Изменить стиль страницы

…Бабка — сразу после матери, но бабка дома. Лежит она в комнате, уже заледенелая, на ресницах — иней и на пряди волос. А я ведь мужик — слышал уже, что обряжать, обмывать полагается. Пошел к соседям, говорю, надо бабку хоронить. Тогда порядки интересные были. Они мне отвечают: хорошо, сделаем. Давай ее карточки за три дня. А бабка хитрая была у меня, поесть любила, от нее карточек всего за один день осталось. Ладно, говорят, давай за один. Пришли вечером, меня из комнаты попросили. Я вышел на кухню. Они минут через двадцать меня зовут. Все, говорят, обмыли, обрядили. Взяли карточки и ушли. Бабка моя лежит на столе, в чем была — в том и есть, только сверху на нее какую-то кофту натянули и руки крестом на груди. А меня все вопрос мучает: «Как же они ее сумели помыть, когда воды нет?» Была бы вода, я и сам бы ее вымыл. Долго меня этот вопрос занимал — я же им верил.

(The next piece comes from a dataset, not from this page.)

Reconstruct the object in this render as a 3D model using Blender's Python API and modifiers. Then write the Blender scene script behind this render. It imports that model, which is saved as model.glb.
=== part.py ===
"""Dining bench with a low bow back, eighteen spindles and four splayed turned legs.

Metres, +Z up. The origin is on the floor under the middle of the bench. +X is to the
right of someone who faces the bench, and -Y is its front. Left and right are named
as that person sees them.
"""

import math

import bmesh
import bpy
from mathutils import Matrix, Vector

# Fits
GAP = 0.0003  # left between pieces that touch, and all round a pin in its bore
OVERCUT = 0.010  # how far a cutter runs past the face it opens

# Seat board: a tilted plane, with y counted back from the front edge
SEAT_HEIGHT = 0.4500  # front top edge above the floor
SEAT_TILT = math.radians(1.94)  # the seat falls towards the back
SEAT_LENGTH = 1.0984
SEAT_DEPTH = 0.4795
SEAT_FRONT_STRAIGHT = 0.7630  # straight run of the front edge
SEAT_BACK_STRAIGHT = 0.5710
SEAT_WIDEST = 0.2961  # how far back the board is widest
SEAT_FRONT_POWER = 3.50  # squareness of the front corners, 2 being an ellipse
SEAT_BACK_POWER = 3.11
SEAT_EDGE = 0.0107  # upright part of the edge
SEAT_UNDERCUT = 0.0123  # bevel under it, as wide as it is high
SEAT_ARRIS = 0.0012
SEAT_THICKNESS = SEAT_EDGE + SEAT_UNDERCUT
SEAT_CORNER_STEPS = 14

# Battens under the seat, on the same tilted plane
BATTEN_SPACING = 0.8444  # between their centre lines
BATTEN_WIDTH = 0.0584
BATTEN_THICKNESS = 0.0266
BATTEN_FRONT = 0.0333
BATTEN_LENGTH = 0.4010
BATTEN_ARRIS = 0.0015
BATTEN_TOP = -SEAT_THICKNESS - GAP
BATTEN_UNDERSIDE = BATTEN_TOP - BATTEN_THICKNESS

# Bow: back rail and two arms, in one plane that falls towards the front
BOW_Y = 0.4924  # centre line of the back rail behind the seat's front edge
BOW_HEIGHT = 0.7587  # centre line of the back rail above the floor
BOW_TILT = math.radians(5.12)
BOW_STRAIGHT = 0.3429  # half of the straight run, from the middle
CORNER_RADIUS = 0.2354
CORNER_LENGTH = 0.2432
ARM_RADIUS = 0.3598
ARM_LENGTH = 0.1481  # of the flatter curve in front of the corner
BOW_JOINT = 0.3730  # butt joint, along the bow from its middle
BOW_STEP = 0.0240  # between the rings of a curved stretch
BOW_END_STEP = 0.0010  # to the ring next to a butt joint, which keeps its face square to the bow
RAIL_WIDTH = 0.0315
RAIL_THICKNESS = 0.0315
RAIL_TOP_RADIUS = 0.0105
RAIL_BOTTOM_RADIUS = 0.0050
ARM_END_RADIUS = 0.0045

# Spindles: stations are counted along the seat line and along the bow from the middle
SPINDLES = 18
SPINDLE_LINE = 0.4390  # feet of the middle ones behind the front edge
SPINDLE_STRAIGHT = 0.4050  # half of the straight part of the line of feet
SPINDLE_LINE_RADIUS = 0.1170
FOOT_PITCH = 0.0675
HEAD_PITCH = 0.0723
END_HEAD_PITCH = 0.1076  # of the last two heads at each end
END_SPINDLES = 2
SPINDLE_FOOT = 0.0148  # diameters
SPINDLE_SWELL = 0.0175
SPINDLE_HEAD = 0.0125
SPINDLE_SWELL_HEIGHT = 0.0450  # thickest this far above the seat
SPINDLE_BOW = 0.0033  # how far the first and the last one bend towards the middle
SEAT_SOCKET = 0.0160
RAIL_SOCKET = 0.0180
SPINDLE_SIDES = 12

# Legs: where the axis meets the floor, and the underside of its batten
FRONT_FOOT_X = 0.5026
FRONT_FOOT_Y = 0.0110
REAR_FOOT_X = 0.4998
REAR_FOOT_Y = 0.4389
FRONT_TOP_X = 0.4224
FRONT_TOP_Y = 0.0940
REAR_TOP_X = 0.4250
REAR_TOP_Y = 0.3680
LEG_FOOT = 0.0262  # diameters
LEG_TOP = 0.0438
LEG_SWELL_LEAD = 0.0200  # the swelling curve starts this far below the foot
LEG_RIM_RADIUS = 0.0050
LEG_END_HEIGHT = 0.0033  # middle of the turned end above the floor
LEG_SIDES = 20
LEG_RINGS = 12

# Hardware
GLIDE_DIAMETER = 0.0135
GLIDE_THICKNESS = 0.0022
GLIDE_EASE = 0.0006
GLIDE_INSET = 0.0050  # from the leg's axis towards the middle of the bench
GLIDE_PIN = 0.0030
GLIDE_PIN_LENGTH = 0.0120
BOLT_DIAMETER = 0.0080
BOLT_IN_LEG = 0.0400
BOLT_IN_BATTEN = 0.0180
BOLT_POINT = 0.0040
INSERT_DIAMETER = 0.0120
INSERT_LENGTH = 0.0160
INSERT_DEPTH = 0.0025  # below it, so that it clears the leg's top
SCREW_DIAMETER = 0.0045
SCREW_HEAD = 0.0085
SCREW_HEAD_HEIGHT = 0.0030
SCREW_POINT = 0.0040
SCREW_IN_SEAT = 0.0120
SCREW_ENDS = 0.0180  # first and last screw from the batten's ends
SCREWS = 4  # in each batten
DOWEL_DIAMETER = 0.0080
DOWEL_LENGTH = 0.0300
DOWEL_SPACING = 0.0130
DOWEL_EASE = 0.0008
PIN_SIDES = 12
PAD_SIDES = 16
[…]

Ну, обрядили — надо хоронить. Гроб нужен, обряд какой-то, она у меня богомольная была. Я — в милицию. «Бабка померла, — говорю, — хоронить надо». Они записали адрес. «Жди, — говорят, — приедем». Жду сутки — никого нет. Я опять к ним. Ответ все тот же: «Жди, приедем». Еще сутки — никого. А бабка лежит. Я опять к ним. «Обещали, говорю, а не едете». Они меня обложили по матушке, что, дескать, ходишь, надоедаешь, похоронят твою бабку. Сейчас зима, ничего с ней не сделается.

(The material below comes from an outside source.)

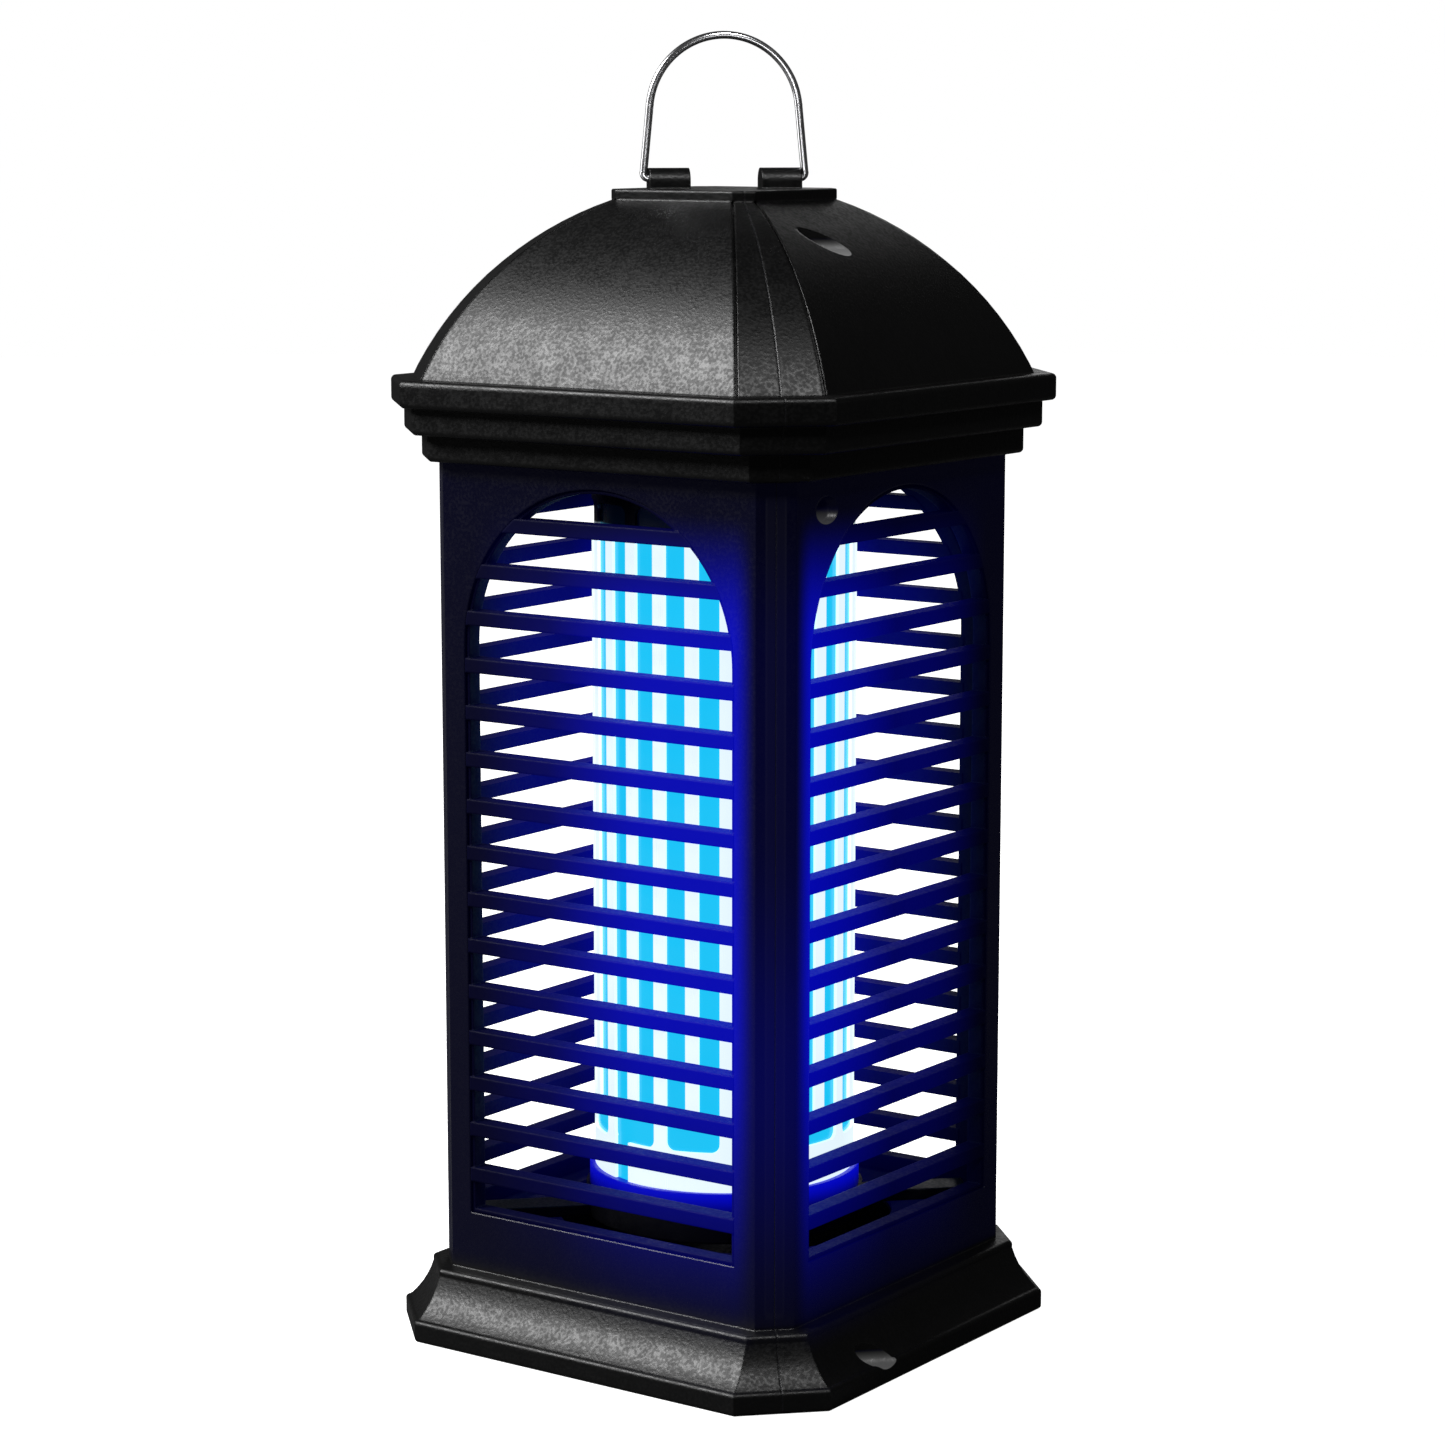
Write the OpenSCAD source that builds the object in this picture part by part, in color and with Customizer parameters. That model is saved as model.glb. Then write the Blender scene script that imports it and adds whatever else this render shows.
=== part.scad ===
// Electric bug zapper shaped like a lantern: a clamshell housing with louvred windows,
// a light sleeve inside a two-comb high voltage grid, a wire bail and a drop-out tray.
// The frame has +Z up, the origin at the bottom centre of the base, and the housing is
// split on the upright diagonal plane x + y = 0. Widths are [across flats, across corners],
// both measured as half widths from the middle. Millimetres.

/* [Housing] */
// Height from the base to the top of the plinth
housing_h = 300; // [295:1:310]
// Wall thickness of the housing
wall = 2.2; // [1.8:0.1:2.6]
// Half widths of the base rim
rim = [68.7, 84.8]; // [67:0.1:86]
// Half widths of the bead above the skirt
lip = [60.3, 77.5]; // [59:0.1:79]
// Half widths of the body
body = [55.7, 73.8]; // [54:0.1:75]
// Gap between the two housing halves at the seam
seam_gap = 0.16; // [0.1:0.02:0.3]

/* [Eave and roof] */
// Half widths of the lowest eave tier
tier_low = [60.4, 78]; // [59:0.1:79]
// Half widths of the middle eave tier
tier_mid = [65.5, 82.2]; // [64:0.1:83]
// Half widths of the top eave tier
tier_top = [69.1, 85.3]; // [68:0.1:86]
// Half widths of the roof where it meets the eave
roof_foot = [63.8, 79.5]; // [62:0.1:80]
// Half widths of the roof under the plinth
roof_head = [22, 28.3]; // [20:0.1:30]
// Radii of the roof arcs over the flats and over the corners
roof_arc = [79.6, 89.3]; // [75:0.1:95]
// Half widths of the plinth on top of the roof
plinth = [22.5, 28.9]; // [21:0.1:30]

/* [Windows] */
// Half width of a window
window_half = 42.3; // [40:0.1:43]
// Height of the window sill
window_z = 34; // [33:0.5:36]
// Number of slats in a window
slat_count = 15; // [12:1:16]
// Distance from one slat to the next
slat_pitch = 12.27; // [11:0.01:12.5]
// Height of one slat
slat_h = 3.7; // [3:0.1:4.5]
// Depth of one slat
slat_depth = 5; // [4:0.5:6]

/* [Grid] */
// Outer radius of the grid
grid_r = 34.6; // [33:0.1:36]
// Sheet thickness of the grid combs
grid_t = 0.8; // [0.6:0.1:1]
// Bars in each of the two combs
comb_bars = 12; // [10:1:14]
// Angle that one bar covers
bar_angle = 6; // [4:0.5:7]
// Height of the bottom edge of the grid
grid_z = 43; // [42:0.5:45]
// Height of the top edge of the grid
grid_top = 231; // [228:1:232]
// Height of the ring that joins the bars of a comb
comb_ring = 10.5; // [8:0.5:12]

/* [Lamp] */
// Outer radius of the light sleeve
sleeve_r = 33.7; // [32:0.1:33.7]
// Lamp chips along each strip
chip_count = 9; // [6:1:12]

/* [Bail] */
// Diameter of the bail wire
wire_d = 2; // [1.8:0.1:2.2]
// Radius of the round top of the bail
bail_r = 19.4; // [18:0.1:21]
// Height of the middle of the round top above the pivot
bail_rise = 16.7; // [15:0.1:20]

/* [Tray] */
// Outer radius of the tray cup
tray_r = 46.6; // [44:0.1:46.8]
// Height of the tray rim
tray_top = 27.4; // [22:0.2:27.4]

/* [Hidden] */
$fn = 64;

FLAT = 0;
CORNER = 1;
// How far a cutter runs past the face that it cuts
over = 1;
// A reach that is longer than the housing is wide
far = 120;
fine = 32;
smooth = 128;
housing_black = [0.05, 0.05, 0.06];
louvre_blue = [0.05, 0.08, 0.30];
steel_grey = [0.7, 0.7, 0.72];
sheet_grey = [0.85, 0.86, 0.88];
insulator_white = [0.92, 0.92, 0.9];

// Heights of the housing from the floor up
rim_h = 6;
lip_z = [15.6, 18.4];
cove_r = 24;
cove_z = 17;
eave_z = 231.5;
tier_h = 7.03;
eave_top = eave_z + 3 * tier_h;
roof_z = 253.7;
plinth_h = 2.5;
dome_top = housing_h - plinth_h;
floor_z = 3.2;
floor_hole_r = 47;
shelf_z = 28;
shelf_t = 2;
shelf_hole_r = 45;
rim_round = 1.2;
bead = [0.2, 0.2];
tier_round = 1.3;
plinth_round = 0.5;
groove_w = 0.9;
groove_depth = 0.6;
groove_run = 46;
// How fast the cut corner of the roof widens as the roof spreads
roof_cut = [3.5, 0.269];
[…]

На четвертый день являются два молодца, без гроба, но с носилками. «Где? Кого?» Взяли мою бабку за руки, за ноги, на носилки и вниз. Я за ними. Смотрю, стоит у подъезда телега с лошадью. А на телеге, как бревна в поленнице лежат… Они с двух концов бабку с носилок подняли, раскачали ее… Она перекувырнулась в воздухе и на самом верху оказалась, лицом вниз. И повезли ее на Пискаревку.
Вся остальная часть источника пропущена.